Context: AI-assisted code generation tools have become increasingly prevalent in software engineering, offering the ability to generate code from natural language prompts or partial code inputs. Notable examples of these tools include GitHub Copilot, Amazon CodeWhisperer, and OpenAI's ChatGPT. Objective: This study aims to compare the performance of these prominent code generation tools in terms of code quality metrics, such as Code Validity, Code Correctness, Code Security, Code Reliability, and Code Maintainability, to identify their strengths and shortcomings. Method: We assess the code generation capabilities of GitHub Copilot, Amazon CodeWhisperer, and ChatGPT using the benchmark HumanEval Dataset. The generated code is then evaluated based on the proposed code quality metrics. Results: Our analysis reveals that the latest versions of ChatGPT, GitHub Copilot, and Amazon CodeWhisperer generate correct code 65.2%, 46.3%, and 31.1% of the time, respectively. In comparison, the newer versions of GitHub CoPilot and Amazon CodeWhisperer showed improvement rates of 18% for GitHub Copilot and 7% for Amazon CodeWhisperer. The average technical debt, considering code smells, was found to be 8.9 minutes for ChatGPT, 9.1 minutes for GitHub Copilot, and 5.6 minutes for Amazon CodeWhisperer. Conclusions: This study highlights the strengths and weaknesses of some of the most popular code generation tools, providing valuable insights for practitioners. By comparing these generators, our results may assist practitioners in selecting the optimal tool for specific tasks, enhancing their decision-making process.
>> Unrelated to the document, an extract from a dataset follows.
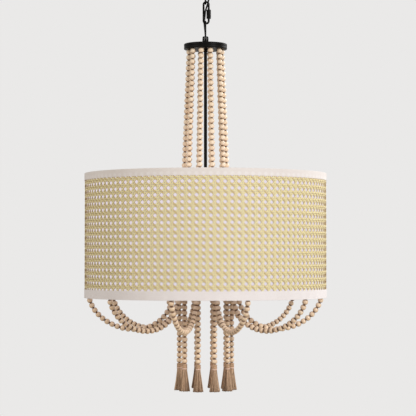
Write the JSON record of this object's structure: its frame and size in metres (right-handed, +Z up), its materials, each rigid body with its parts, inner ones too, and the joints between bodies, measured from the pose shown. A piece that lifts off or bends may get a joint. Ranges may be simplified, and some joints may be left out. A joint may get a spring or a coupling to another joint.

翻译：上下文：AI辅助代码生成工具在软件工程领域日益普及，能够根据自然语言提示或部分代码输入生成代码。典型工具包括GitHub Copilot、Amazon CodeWhisperer及OpenAI的ChatGPT。目标：本研究旨在从代码有效性、代码正确性、代码安全性、代码可靠性及代码可维护性等质量指标维度，比较上述主流代码生成工具的性能，以明确其优势与不足。方法：我们使用基准测试集HumanEval对GitHub Copilot、Amazon CodeWhisperer及ChatGPT的代码生成能力进行评估，并根据提出的代码质量指标对生成的代码进行评价。结果：分析表明，最新版本的ChatGPT、GitHub Copilot与Amazon CodeWhisperer生成正确代码的比例分别为65.2%、46.3%和31.1%。相比而言，新版本GitHub Copilot与Amazon CodeWhisperer的改进率分别为18%和7%。在考虑代码异味的情况下，平均技术债务测算值为：ChatGPT 8.9分钟，GitHub Copilot 9.1分钟，Amazon CodeWhisperer 5.6分钟。结论：本研究揭示了部分主流代码生成工具的优势与局限，为实践者提供了重要参考。通过工具间的对比，研究结果有助于实践者针对特定任务选择最优工具，从而优化其决策过程。